Consumer confusion arises from a lack of understanding about how content licensing works. When a title is not owned by the streaming service, licensing fees must be paid to the studio that owns the content. Even in-house titles require licensing agreements. This is why NBCUniversal paid itself $500 million to stream “The Office” on Peacock, and Warner Bros. Discovery paid $425 million for the streaming rights to “Friends.”

By removing content specifically created for streaming, rather than licensed shows and movies, media companies like Warner Bros. Discovery and Disney can immediately reduce expenses.
Warner Bros. Discovery reportedly saved “tens of millions of dollars” after removing content. The removal of movies and TV shows began last summer and has continued with the removal of original HBO and Max content.

This approach has received criticism from subscribers who feel discouraged from investing in future original content, similar to how traditional TV shows get canceled.

Streaming services must carefully balance their content decisions. Highly successful shows like Max’s “Peacemaker” and Disney’s “The Mandalorian” are unlikely to be pulled from their respective platforms.

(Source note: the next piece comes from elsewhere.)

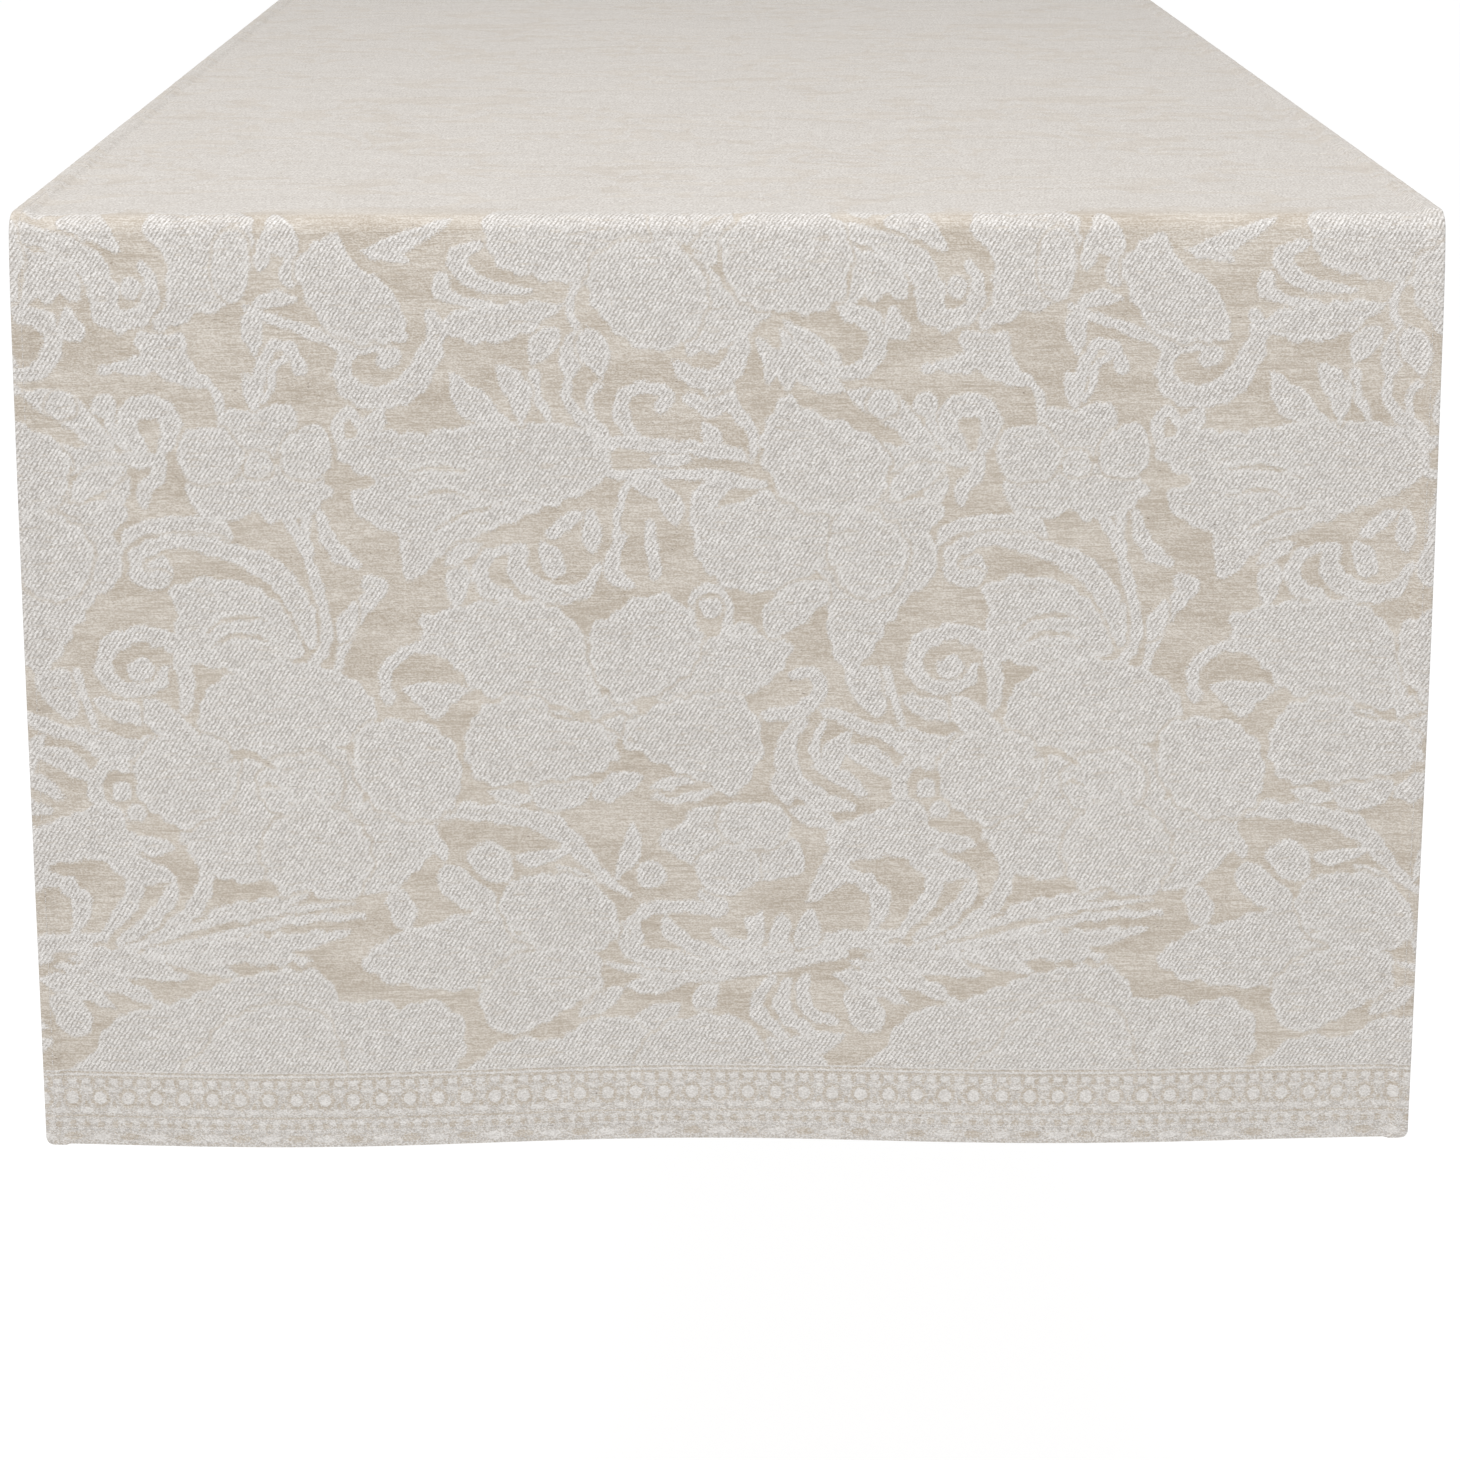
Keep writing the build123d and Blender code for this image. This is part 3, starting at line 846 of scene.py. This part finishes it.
def cloth_material(name, reverse):
    """Damask: a satin figure in off-white cotton on a flax-coloured ground with slubs.

    On the wrong side the same design shows fainter, with the colours changed over.
    """
    m = Nodes(name)
    x, y, e = m.flat()

    def patches(length, height, seed, detail, low, high):
        return m.step(m.noise(x, y, length, height, seed, detail), low, high)

    def outline(distance):
        """A satin line just inside an edge."""
        return m.times(m.step(distance, -0.4, 0.5), m.step(distance, 1.9, 1.2))

    # where the figure covers the ground
    back, front, veins = (m.attribute(key, "Fac") for key in LAYERS)
    ragged = m.scaled(m.noise(x, y, 0.8, 0.55, 3.1, 1.0), 2.6, -1.3)
    back, front, veins = (m.plus(d, ragged) for d in (back, front, veins))
    either = m.larger(front, back)
    figure = m.larger(m.step(front, -0.6, 0.6), m.step(back, -0.6, 0.6))
    field = m.step(e, BORDER - 0.4, BORDER + 0.2)
    # 1 on the drop, 0 under the painted sheen of the tabletop
    clear_of_painted_sheen = m.step(e, *PAINTED_SHEEN_FADE)
    inner = m.larger(outline(front), m.times(m.step(veins, -0.5, 0.5), 0.5))
    lines = m.larger(outline(either), m.times(inner, 0.8))
    beads = m.times(figure, patches(1.3, 1.1, 47.1, 1.0, 0.36, 0.52))
    # the satin outlines are left out under the painted sheen of the tabletop
    lines = m.times(m.times(lines, beads), m.times(field, clear_of_painted_sheen))
    border, bright = border_figure(m, m.scaled(ragged, 0.35, x), m.scaled(ragged, 0.3, e))
    lines = m.larger(lines, m.times(bright, m.blend(field, 0.7, 0.0)))
    border = m.step(m.plus(border, m.scaled(m.noise(x, y, 0.6, 0.5, 41.7, 1.0), 2.0, -1.0)), 0.2, 0.75)
    worn = m.times(patches(7.0, 1.3, 5.3, 2.0, 0.57, 0.72), m.step(either, 1.6, 3.6))
    parting = m.times(m.step(front, -1.9, -1.1), m.step(front, -0.1, -0.6))
    figure = m.times(figure, m.times(m.scaled(worn, -0.55, 1.0), m.scaled(parting, -0.6, 1.0)))
    figure = m.blend(field, border, figure)
    # painted sheen: on the tabletop the figure is faded and lifted towards the lighter figure colour,
    # standing in for the grazing sheen there
    figure = m.blend(clear_of_painted_sheen, m.scaled(figure, PAINTED_SHEEN_CONTRAST, PAINTED_SHEEN_COVER), figure)

    # the weave: twill lines lean across the figure, and slubs run along the yarns of the ground
    wander = m.times(m.noise(x, y, 2.4, 1.6, 7.7, 2.0), 6.0)
    wave = m.math("SINE", m.scaled(m.scaled(y, TWILL_LEAN, x), 2 * math.pi / TWILL, wander))
    twill = m.blend(field, 0.6, m.step(wave, -1.0, 0.2))
    grain = patches(0.75, 0.5, 11.3, 1.0, 0.40, 0.60)
    pits = patches(1.1, 0.75, 13.7, 1.0, 0.56, 0.68)
    yarns = patches(6.0, 0.45, 17.9, 2.0, 0.40, 0.60)
    slubs = patches(16.0, 0.8, 23.5, 3.0, 0.50, 0.70)
    clouds = m.times(patches(45.0, 12.0, 29.1, 3.0, 0.35, 0.65), m.scaled(field, 0.7, 0.3))
    mottle = patches(5.0, 2.6, 51.3, 3.0, 0.36, 0.64)
    fleck = m.times(patches(1.5, 0.7, 31.7, 1.0, 0.71, 0.77), patches(13.0, 9.0, 37.3, 1.0, 0.42, 0.62))

    ground = m.mix(m.scaled(grain, 0.6, m.times(yarns, 0.4)), GROUND_DARK, GROUND_LIGHT)
    ground = m.mix(0.26, ground, m.mix(clouds, GROUND_DARK, GROUND_LIGHT))
    ground = m.mix(m.times(slubs, 0.55), ground, GROUND_DARK)
    raised = m.mix(m.plus(m.times(twill, 0.55), m.times(grain, 0.45)), FIGURE_DARK, FIGURE)
    for marks, share, tone in ((slubs, 0.25, GROUND), (pits, 0.6, FIGURE_DARK), (mottle, 0.16, FIGURE_DARK),
                               (lines, 0.36, m.mix(grain, FIGURE, SATIN))):
        raised = m.mix(m.times(marks, share), raised, tone)
    shown = m.scaled(figure, -0.6, 0.75) if reverse else figure
    colour = m.mix(m.times(fleck, 0.6), m.mix(shown, ground, raised), FLECK)

    woven = m.blend(figure, m.times(grain, 0.7), m.plus(twill, m.times(grain, 0.5)))
    return m.finish(colour, m.scaled(lines, 0.6, woven), 0.13, m.blend(lines, 0.85, 0.65), 0.15)


def hem_material():
    """The turned-under cloth of a hem shows its wrong side, plainly woven."""
    m = Nodes("hem_cloth")
    x, y, _ = m.flat()
    grain = m.noise(x, y, 0.7, 0.45, 41.1, 3.0)
    yarns = m.noise(x, y, 5.0, 0.5, 43.3)
    tone = m.step(m.plus(m.times(grain, 0.5), m.times(yarns, 0.5)), 0.36, 0.64)
    return m.finish(m.mix(tone, GROUND, FIGURE), tone, 0.12, 0.85, 0.15)


def thread_material():
    """Matching sewing thread: two strands twisted together."""
    m = Nodes("sewing_thread")
    place = m.add("ShaderNodeTexCoord", {}, "Object")
    strands = m.add("ShaderNodeTexWave", {"Vector": place, "Scale": 900.0, "Distortion": 2.0}, "Fac",
                    bands_direction="DIAGONAL")
    return m.finish(m.mix(strands, FIGURE_DARK, FIGURE), strands, 0.04, 0.6, 0.1)


# ---- the pieces
face = cloth_material("damask_face", False)
wrong = cloth_material("damask_wrong_side", True)
hem = hem_material()
thread = thread_material()
STEP = 0.85             # spacing of the points of a drop, and across the cloth
TOP_STEP = 1.25
HEM_STEP = 4.0


def stations_between(start, end, step):
    return np.linspace(start, end, int(abs(end - start) / step) + 2)


def drop_stations(side):
    """Close together round the bend, then even down to the folded end."""
    bend = np.linspace(HALF_FLAT, HALF_FLAT + BEND, 15)
    down = stations_between(HALF_FLAT + BEND, END_TURN, STEP)[1:]
    return side * np.concatenate([bend, down])


def hem_loop(side, inner, outer, lift):
    """The section of a hem, in (place, n) from lift down: folded round on its inner edge."""
    r = HEM_STACK / 2
    angles = np.radians(range(-90, 91, 30))
    turn = [(inner + r - r * math.cos(a), lift - r + r * math.sin(a)) for a in angles]
    loop = turn + [(outer, lift - 0.02), (outer, lift - r), (outer, lift - HEM_STACK + 0.02)]
    return [(side * place, n) for place, n in loop]


def lengthwise_run(side, start, end, both):
    """Stitches along a side hem, on the face and, where it hangs free, on the back too."""
    count = int(abs(end - start) / STITCH_PITCH)
    x = side * (HALF_WIDTH - STITCH_IN)
    faces = [(HEM_STACK + CLOTH, True, 1)] + [(0.0, True, -1)] * both
    lengthwise = start + (end - start) * (np.arange(count) + 0.5) / count
    return [(x, s, *face) for s in lengthwise for face in faces]


def crosswise_run(side):
    """Stitches along an end hem, on the face and on the back."""
    half = HALF_WIDTH - 6.5
    count = int(2 * half / STITCH_PITCH)
    s = side * (END - END_STITCH_IN)
    across = -half + 2 * half * (np.arange(count) + 0.5) / count
    return [(x, s, *face) for x in across for face in ((CLOTH, False, 1), (-HEM_STACK, False, -1))]


def place_piece(piece, node, bend_side):
    """Hides the CAD part that the piece stands for, and lets it ride on the top; a drop piece only has its
    place baked in.
    """
    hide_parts(node)
    if bend_side is None:
        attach(piece, "top_span")
        return
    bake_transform(piece)


def add_sides(part, rows, start, end, bend_side):
    """The side hems of one part of the runner, with their rows of stitching."""
    made = []
    for word, side in (("left", -1), ("right", 1)):
        loop = hem_loop(side, HALF_WIDTH - SIDE_HEM, EDGE_TURN, HEM_STACK)
        strip = make_strip(f"{part}_{word}_hem_turned", loop, rows, False, hem)
        place_piece(strip, f"{part}_{word}_hem", bend_side)
        run = lengthwise_run(side, start, end, bend_side is not None)
        line = make_stitches(f"{part}_{word}_stitches", run, thread)
        place_piece(line, f"{part}_{word}_stitching", bend_side)
        made += [strip, line]
    return made


stations = stations_between(-HALF_FLAT, HALF_FLAT, TOP_STEP)
top = make_cloth("top_cloth_woven", stations, False, [face, wrong])
place_piece(top, "top_cloth", None)
rows = stations_between(-HALF_FLAT, HALF_FLAT, HEM_STEP)
extras = add_sides("top", rows, -HALF_FLAT, HALF_FLAT, None)

for end, way in (("front", -1), ("back", 1)):
    body = f"{end}_drop"
    stations = drop_stations(way)
    cloth = make_cloth(f"{body}_cloth_woven", stations, True, [face, wrong])
    place_piece(cloth, f"{body}_cloth", (body, way))
    rows = np.union1d(stations[::4], stations[-1:])[::way]
    extras = add_sides(end, rows, way * HALF_FLAT, way * (END - 3), (body, way))
    rows = stations_between(-HALF_WIDTH + SIDE_HEM, HALF_WIDTH - SIDE_HEM, HEM_STEP)
    loop = hem_loop(way, END - END_HEM, END_TURN, 0.0)
    strip = make_strip(f"{end}_end_hem_turned", loop, rows, True, hem)
    place_piece(strip, f"{end}_end_hem", (body, way))
    line = make_stitches(f"{end}_end_stitches", crosswise_run(way), thread)
    place_piece(line, f"{end}_end_stitching", (body, way))
    extras += [strip, line]


# ---- stage: a plain pale floor
bpy.ops.mesh.primitive_plane_add(size=24, location=(0, 0, -0.74))
floor = bpy.context.object
floor.name = "floor"
paint = Nodes("pale_floor")
paint.feed(paint.shader, {"Base Color": (0.25, 0.25, 0.25, 1), "Roughness": 0.9,
                          "Emission Color": (1, 1, 1, 1), "Emission Strength": 0.86})
floor.data.materials.append(paint.material)

# ---- light and camera
lamp = bpy.data.lights.new("key", "AREA")
lamp.shape, lamp.size, lamp.size_y, lamp.energy = "RECTANGLE", 1.6, 1.0, 81
softbox = new_object("key", lamp)
softbox.location = (-0.35, -1.42, 3.0)
aim = Vector((0, -0.45, -0.1)) - softbox.location
softbox.rotation_euler = aim.to_track_quat("-Z", "Y").to_euler()

world = bpy.data.worlds.new("studio")
bpy.context.scene.world = world
world.use_nodes = True
tree = world.node_tree
background = tree.nodes["Background"]
background.inputs["Color"].default_value = (1, 1, 1, 1)
seen = tree.nodes.new("ShaderNodeLightPath")
level = tree.nodes.new("ShaderNodeMapRange")
level.inputs["To Min"].default_value = 0.5      # what lights the cloth
level.inputs["To Max"].default_value = 1.0      # what shows behind it
tree.links.new(seen.outputs["Is Camera Ray"], level.inputs["Value"])
tree.links.new(level.outputs[0], background.inputs["Strength"])
bpy.context.scene.view_settings.view_transform = "Standard"

camera = new_object("camera", bpy.data.cameras.new("camera"))
bpy.context.scene.camera = camera
camera.data.lens = 88.4
camera.data.shift_y = -0.2
camera.location = (-0.012, -1.704, 0.186)
camera.rotation_euler = (math.radians(90 - 12.07), 0, math.radians(-0.58))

On the other hand, underperforming shows and films may be at risk of being removed. Data from Parrot Analytics shows that the demand for the removed titles on Disney+ and Hulu represented only a small fraction of the total catalog. However, these titles are not permanently lost, as Warner Bros. Discovery has started licensing the content to free, ad-supported streaming platforms like Tubi and Roku, allowing them to generate additional revenue.

In their quest for profitability, media companies have been exploring various advertising strategies, including cheaper ad-supported offerings and distributing content on FAST (Free, Ad-Supported Television) channels.

It is essential for consumers to recognize that streaming platforms provide a convenient way to access content, but it does not guarantee indefinite availability. Purchasing movies or TV shows on home video remains a reliable alternative.